Modification To The Prior Notice

  • Table 2 in the Prior Notice provides a non-exhaustive list of the classification of certain Applicable Project Components as steel, iron or Manufactured Products.
  • The Notice updates Table 2 in section 3.04 of the Prior Notice to include hydropower facilities and pumped hydropower storage facilities as Applicable Projects. It also includes a list of Applicable Project Components and their categorization as either steel/iron or Manufactured Product. The inclusion of hydropower projects among applicable projects provides further clarity on what components Treasury and the IRS consider in the domestic content determination.
  • Table 2 is also updated to replace “Utility-scale photovoltaic system” with “Ground-mount and rooftop photovoltaic system,” which applies the list of applicable project components to a wider range of solar projects.
  • The Notice treats any Applicable Project Component and Manufactured Product Component in Table 1 as also listed on Table 2 of the Prior Notice. In case of inconsistency between the two tables, Table 1 will control.

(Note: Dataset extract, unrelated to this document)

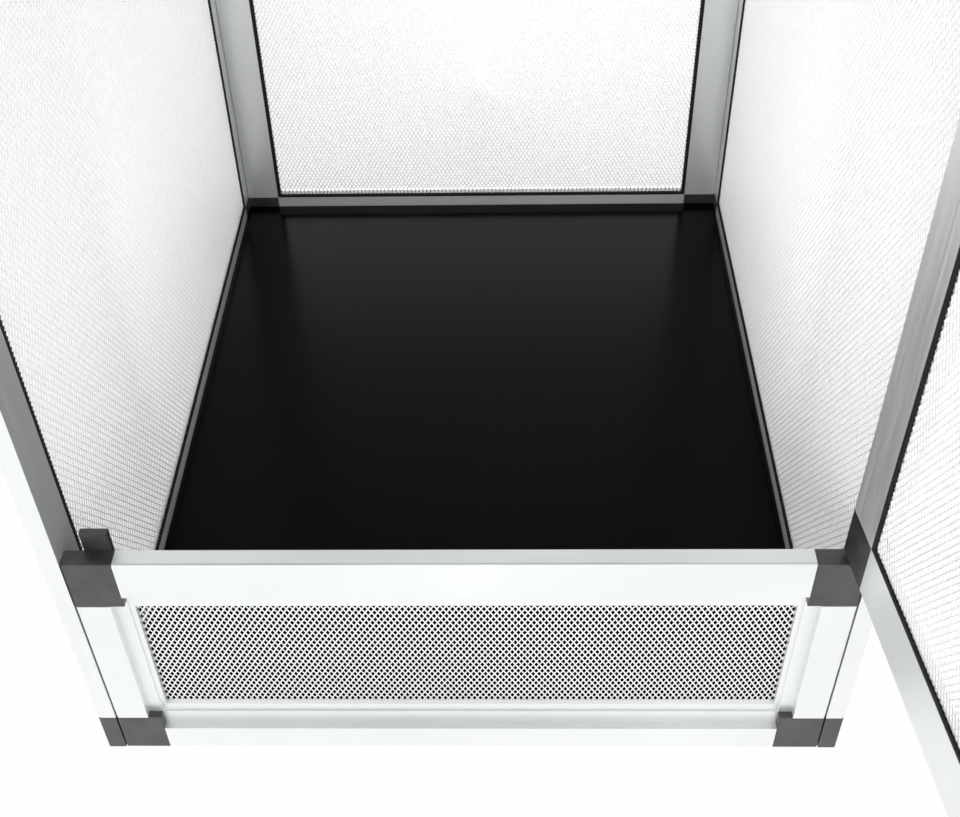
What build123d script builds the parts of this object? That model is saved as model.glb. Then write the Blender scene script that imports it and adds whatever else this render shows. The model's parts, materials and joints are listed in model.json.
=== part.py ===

Observation: The inclusion in Table 2 provides more certainty regarding how Treasury and the IRS will evaluate a taxpayer’s determination that a project qualifies for the DC Adder. Technologies not listed in the table will be at a disadvantage in determining eligibility for the DC Adder as compared to technologies benefiting from inclusion in Table 2.


  • Certification Requirement – The certification requirement described in the Prior Notice continues to apply. It requires a taxpayer claiming the DC Adder to certify to the IRS that it has met the domestic content requirement, using an attachment to IRS Form 8835, IRS Form 3468, or other applicable form. To opt into the New Elective Safe Harbor, a taxpayer must affirmatively indicate such election on the Domestic Content Certification Statement described in section 5.01(2)(c) of the Prior Notice.
  • Recordkeeping Requirements – The recordkeeping requirement described in the Prior Notice continues to apply. It requires a taxpayer claiming the DC Adder to maintain and preserve “sufficient records” to establish that a project qualifies for the DC Adder.